20 April 2006

Financial War Games

Mish's Global Economic Trend Analysis: "Before getting to 'War Games' let's recap some past wisdom from the man formerly behind the curtain.

1996 - Greenspan warns about irrational exuberance in the stock market
2000 - Greenspan embraces the 'productivity miracle' and says there is no stock market bubble.
2001 - Greenspan said bubbles can only be detected in hindsight
2004 - Greenspan says there is no housing bubble
2005 - Greenspan says there is no national housing bubble even though he admits we have 'froth'

It's Different This Time

Here are some select comments from just released FOMC minutes from May 16, 2000 meeting shortly after the Nasdaq blowoff top:

Chairman Greenspan:
My own judgment, and what I plan to recommend to the Committee, is that we have an opportunity now to move the funds rate up 50 basis points, remain asymmetric, and effectively adjust our longer-term posture to a better position than the one we are in at the moment. The reason I am not concerned about moving the rate up quickly at this stage is that I think the evidence indicates that productivity, indeed perhaps underlying GDP, is still accelerating.

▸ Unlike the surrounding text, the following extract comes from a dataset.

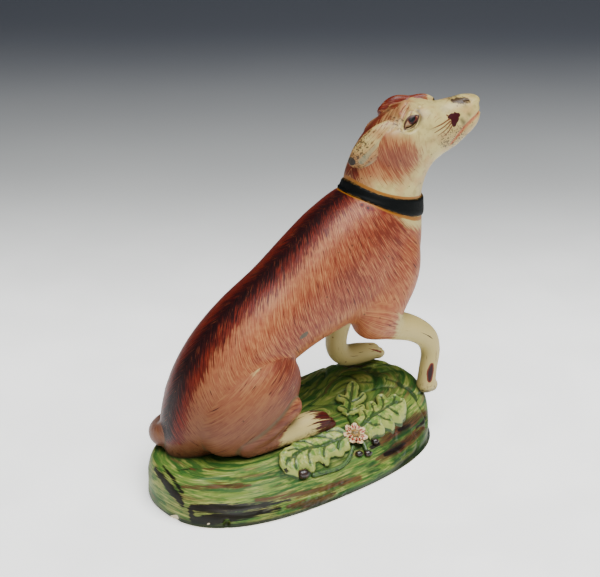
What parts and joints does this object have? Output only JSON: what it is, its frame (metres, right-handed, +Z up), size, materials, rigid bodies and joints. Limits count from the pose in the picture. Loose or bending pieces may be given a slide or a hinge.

I recognize that the staff’s estimate of productivity growth for the first [quarter] is 1-½ percent. I don’t believe that estimate for a fraction of a second. Indeed, using the available data on income and profits, which essentially reflect the unit cost structure of nonfinancial corporations, the productivity growth number that falls out of that system according to staff estimates is a 6 percent annual rate.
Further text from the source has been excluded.